When a reporter is jailed

Judith Miller's incarceration could affect how sources use journalists to leak information

The jailing of New York Times reporter Judith Miller over her refusal to divulge the name of a confidential source represents the most important legal confrontation between the government and the press in a generation - though its effect on the process of US journalism remains unforeseen.

It is not reporters but sources themselves whose behavior may change the most, says one expert. Having seen the limits of their legal protection, potential whistle-blowers could become more reluctant to pick up the phone and make, or take, a media call.

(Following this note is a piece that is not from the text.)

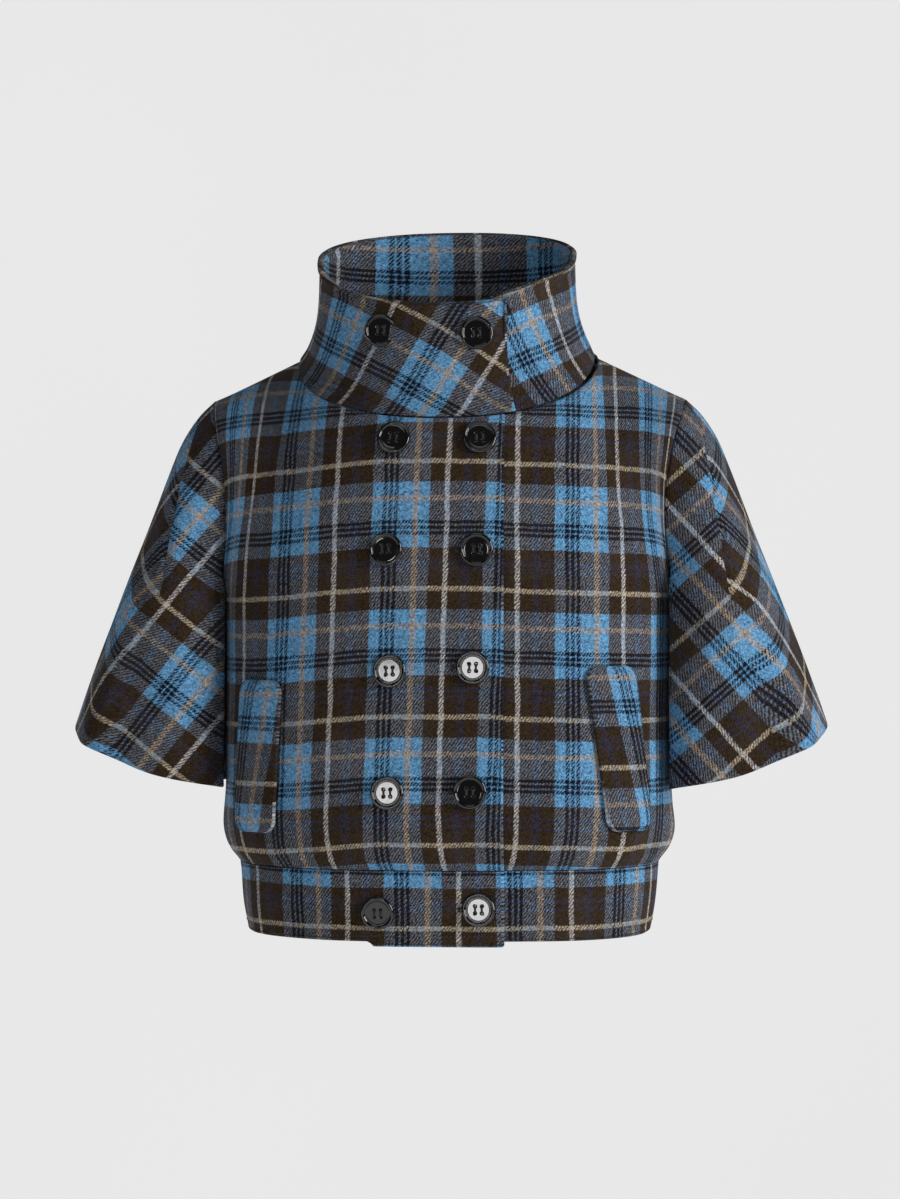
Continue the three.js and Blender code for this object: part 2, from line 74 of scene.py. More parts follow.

"It's going to hurt," says Joe Angotti, chair of the broadcast program at Northwestern University's Medill School of Journalism. "There are people all over the country who may have been thinking about using a reporter to reveal some information and are having second thoughts."

Ms. Miller's incarceration followed a dramatic court hearing on Wednesday. Matthew Cooper of Time magazine, another journalist facing jail in the case, announced that he was now free to divulge an anonymous source's name to a grand jury, due to a release received from the source himself. Ms. Miller received no such release, or did not mention one. She gave her jewelry to her husband and was taken into custody.

Lawyers for the reporters had contented that the First Amendment shielded them from testifying as to their sources. Federal judge Thomas F. Hogan held that they had no more rights than other citizens when called to appear in grand jury proceedings. He was adamant that Miller be jailed for breaking the law.

"If she was given a pass on this, the next person who comes up" might also decline to talk, he said.

This clash of law vs. civil disobedience is widely seen as the most serious litigation involving media rights since the Pentagon Papers case of 1971. The underlying investigation involves a federal probe into the disclosure of the identity of an undercover CIA operative.

If nothing else, the case may lead to increased pressure for a federal shield law to protect reporters who refuse to reveal sources. On Wednesday, the board of the American Society of Newspaper Editors voted to endorse such a law. The Senate Judiciary Committee has tentatively scheduled a hearing on the matter for later this month.

The idea that reporters have a right to protect sources is hardly new. Maryland enacted the first shield law in 1896 after a Baltimore Sun reporter was jailed for five days after he refused to testify about a source who told him of political and police corruption. Now, 31 states and the District of Columbia have shield laws protecting journalists from some types of subpoenas in state cases.

There is unlikely to be a groundswell of public reaction calling for equivalent federal protection, however. The media's reputation is in tatters following a string of revelations of made-up or shoddy work. And the fate of Miller herself may not excite anyone outside the Washington Beltway - especially considering that the source she is protecting may have committed a felony by leaking a covert operative's name.

"It's a matter of great professional significance to reporters, but probably not to everybody else," says Byron York, an author and White House correspondent for National Review magazine.

It's too early to tell if the jailing of Miller will make the press more gun-shy about investigative pieces. Since her case is based at the federal level, and is quite unusual, it may have little relevance to local reporters trying, say, to uncover corruption at City Hall.

And if Miller is released from jail after only a few days or weeks, her plight could be quickly forgotten.

Sources, for their part, might indeed be affected, as Mr. Angotti notes. Some reporters might become more cautious, as well. But reporters, for the most part, tend to be a querulous lot, and many may be unlikely to be diverted from their investigations by the somewhat remote prospect of a few weeks in the pokey.

"If reporters go into this business for the right reason, to make a difference and to expose wrongdoing whenever they can, they're not going to be turned away by this decision," says Angotti.